Pg 73: ‘He took her feet into his hard hands and began to caress the soft white insoles.’He is a masseur in a massage parlour. That explains it. No other man alive would caress soft white insoles. No other man alive would probably even know what insoles are. Go on check it out. Ask your guy what he thinks of your insoles.
Pg 113: ‘I have waited all my life for a woman like you,’ he whispered.He is in his nineties. Which is why he’s been waiting all his life. (Also men in romance novels do one whole lot of whispering, do you notice?)
Pg 130: ‘Her heart threatened to burst out of her heaving satin blouse.’It already is, judging from the cover of the book. There’s a whole lot bursting out of her heaving satin blouse as well.

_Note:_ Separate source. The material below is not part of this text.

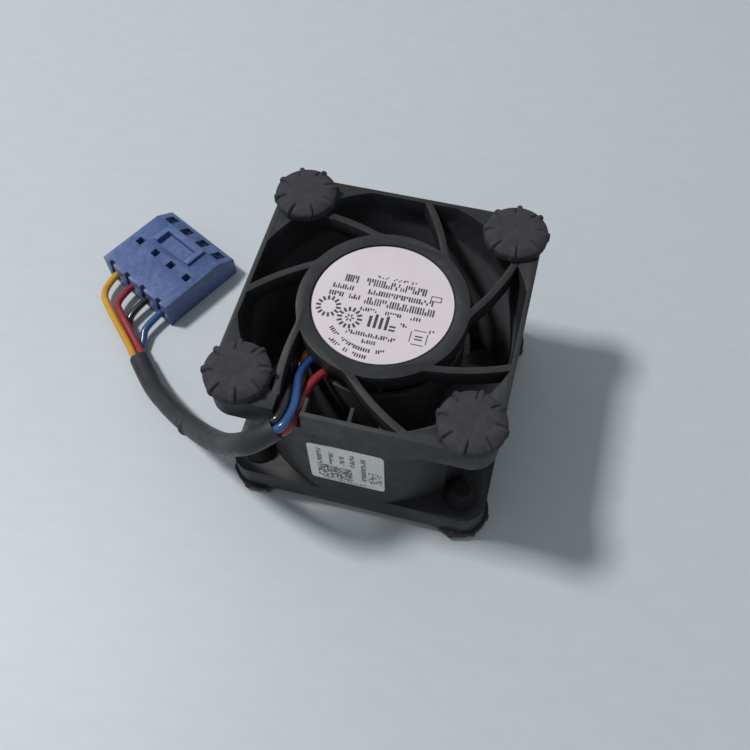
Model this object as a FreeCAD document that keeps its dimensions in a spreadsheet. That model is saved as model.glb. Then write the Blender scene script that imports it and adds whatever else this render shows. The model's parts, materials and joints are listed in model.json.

Had enough? Snap the book shut. And you’re presented with the cover:
The cover has a guy with a jaw that could cut watermelon in one swipe. Stop right there! Have you ever seen a matrimonial ad which reads ‘Highly educated boy with a software degree and a jaw that cuts watermelon searches for a ....’ Of course not! They do not exist. Neither does the woman on the cover with her auburn hair thrown back and her neck thrown back and her head thrown back... at an impossible tilt which has probably given her that spondylitis in the first place.
Pg 199: ‘And then he switched on the TV, and kicked off his shoes and yelled, ‘What’s for dinner?’Haha. Caught you there. You won’t find that on Pg 199. It doesn’t exist in romance novels. That’s real life. And though it has no bursting hearts or tingling spines, it is a lot more fun!